Impacts of ocean cooling and reduced wind drag on Hurricane Katrina (2005) based on numerical simulations

Tropical cyclone (TC) intensity is strongly influenced by surface fluxes of momentum and moist enthalpy (typically parameterized in terms of "exchange coefficients" C_d and C_k, respectively). The behavior of C_d and C_k remains quite uncertain especially in high wind conditions over the ocean; moreover, moist enthalpy flux is extremely sensitive to sea surface temperature (SST). This study focuses on numerical simulations of Hurricane Katrina (2005) from an atmosphere-ocean coupled modeling system to examine the combined impacts of air-sea flux parameterizations and ocean cooling on TC evolution. Three momentum flux options-which make C_d increase, level off, or decrease at hurricane-force wind speeds-with five different C_k curves are tested. Maximum 10-m wind speed V_max is highly sensitive to C_d, with weaker sensitivities for minimum sea level pressure P_min and track. Atmosphere-only runs that held SST fixed yielded TCs with P_min substantially deeper than observations. Introducing ocean coupling weakens TC intensity with much more realistic P_min.
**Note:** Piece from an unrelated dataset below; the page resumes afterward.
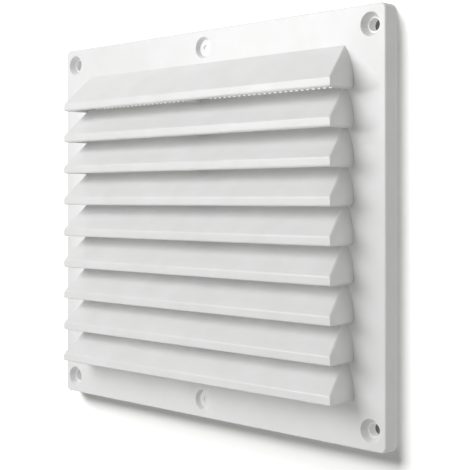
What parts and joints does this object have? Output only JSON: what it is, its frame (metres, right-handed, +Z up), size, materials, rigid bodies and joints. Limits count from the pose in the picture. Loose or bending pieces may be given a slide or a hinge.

The coupled run with the flux parameterization that decreases C_d at high wind speeds yields a simulated TC intensity most consistent with observations. This C_d parameterization produces TCs with the highest V_max. Increasing C_k generally increases surface heat fluxes and thus TC intensity. For coupled runs using the default C_k parameterization, the simulated SST fields are similar (regardless of C_d parameterization) and agree well with satellite observations. The mesoscale oceanic eddies, which are well resolved in the ocean model, contribute to the magnitude of TC-induced SST cooling and greatly influence TC intensity.